Ethiopian is one of those cuisines that seems to have been on the verge of breaking into the mainstream for decades. There are a few fairly low key restaurants dotted around the UK but the best by far seem to be in London. Manchester has a mediocre cafe stuck rather surreally on the corner of the gay village and Birmingham has the spectacularly unimpressive Blue Nile. (Points deducted for removing all seasoning whatsoever in case I had a fit of the English and dropped dead at the sight of a spice)
There used to be a place on the Walworth Road, I absolutely loved it but it was slightly marred by the fact that I visited four times, with four separate people who all broke with severe food poisoning hours later. Obviously a bit of a date killer.

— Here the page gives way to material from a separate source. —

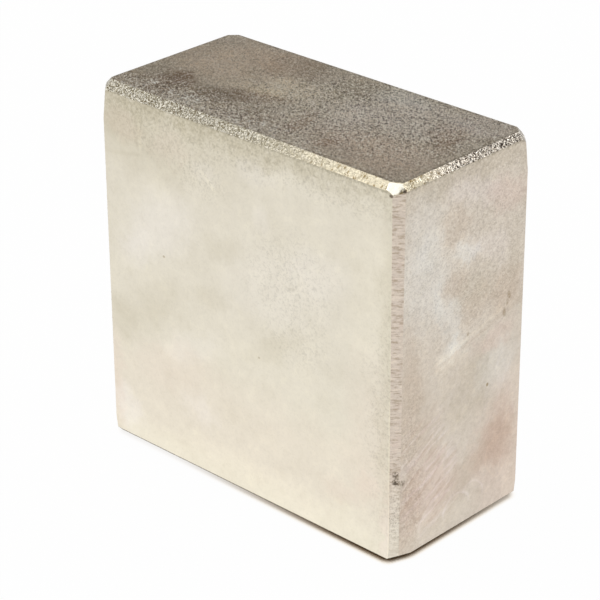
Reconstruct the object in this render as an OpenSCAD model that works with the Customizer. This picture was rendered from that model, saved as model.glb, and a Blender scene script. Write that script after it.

Zeret is also off the Walworth Road, further down towards Camberwell in one of those South London enclaves packed with optimistically named West African churches.
We eventually located Zeret somewhere between the Ministry of Divine Basset Hounds and the Assembly of Glorious Flying Hamsters in a nondescript row of grotty shops.
Once inside the restaurant is an oasis of calm, quiet instrumental music plays and it's relaxed, casual, laid back. I was falling asleep, eight hours on a coach home plus a few strong cocktails with Jordan and his expensive pointy blue shoes (Hidden bar near Spitalfields, you enter through a fridge door and climb down to a basement
We ordered a bottle of Tej (Ethiopian honey wine), usually it comes in a gourd but this appeared in a bottle, closely followed by a huge platter wearing what appeared to be a sombrero.
We waited and a few minutes later my Quantir Firfir appeared and was plonked unceremoniously onto the spongy pancake. I'm glad she told us to hang on. If you've read Every Han for Himself you'll recall that in Dadong (or was it Quanjude) I'd eaten the pancake before the dressing gown clad waitress returned with the duck.
We tucked in and I almost fell off my seat. Perhaps the Blue Nile had a point....
But it was good! Really good. Cubes of dried meat in a hot sauce with fried injera (to complement the non fried injera...Ethiopians love their injera)
Amongst the flames and sweat pouring off me, Jordan tried a bit of the sauce.
His expensive pointy blue shoes caught fire.
The waitress ambled back with a basket of fresh injera. I mentioned I'm going to Ethiopia next week. She smiled, not a clue what the hell I was on about.
As in all Ethiopian places I've experienced so far the bill was reasonable. Incredibly so.
Two huge platters of food, 2 soft drinks and a large bottle of Tej=£40.